Recent data from Statistics South Africa confirms the trend: the producer price index for electricity and water was 12.5 % higher in April 2026 compared with a year earlier, still up 1.5 % from the previous month, indicating that utility inflation remains firmly embedded in the economy.

The Bigger Picture for Investors

Viruly’s main concern for real‑estate investors is the link between inflation expectations and long‑term interest rates. Higher expected inflation leads investors to demand greater compensation for future price risk, which pushes up Treasury yields. The higher cost of capital then puts downward pressure on property valuations.

On the global front, OECD chief economist Stefano Scarpetta notes that the world entered 2026 stronger than many anticipated, thanks to AI investment, easy financial conditions, and easing trade tensions. Yet renewed conflicts—especially in the Middle East—are testing that resilience.

Potential Global Scenarios

  • Temporary disruption – tensions ease from mid‑2026, global growth slows slightly.
  • Prolonged disruption – sustained higher energy and food prices, more persistent inflation, weaker growth, and broader spill‑over effects.

Both scenarios highlight policy challenges: keeping inflation in check, shielding vulnerable households and businesses, maintaining public‑finance sustainability, ensuring food security, and strengthening energy‑system resilience.
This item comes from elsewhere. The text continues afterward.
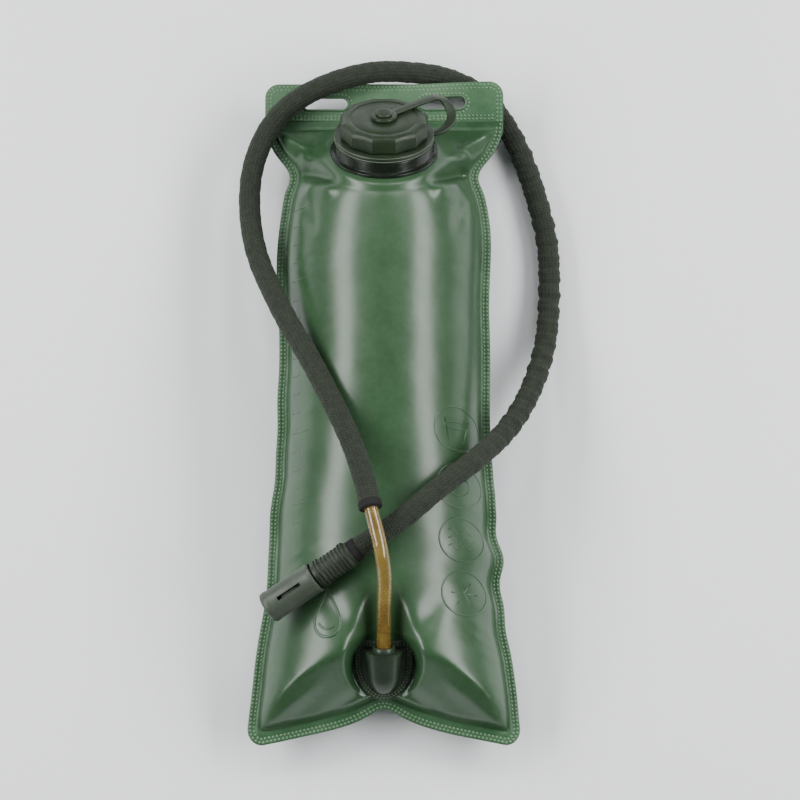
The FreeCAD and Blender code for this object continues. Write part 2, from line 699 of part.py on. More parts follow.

Scarpetta also sees AI as a possible silver lining—if investment and innovation continue, productivity could rise and support growth. However, high energy demand, infrastructure limits, and financial‑market risks could blunt those benefits.

Conclusion

For South Africa’s real‑estate sector, the battle isn’t only about today’s price tags on electricity or water. It’s about what people think will happen to inflation tomorrow. Those expectations shape bond yields, which in turn affect how much investors are willing to pay for property.

Keeping inflation expectations stable—through credible monetary policy, careful management of administered costs, and vigilance toward geopolitical shocks—will be crucial to maintaining healthy property values and attractive returns for investors. By watching both the numbers and the sentiment behind them, stakeholders can better navigate the uncertain road ahead.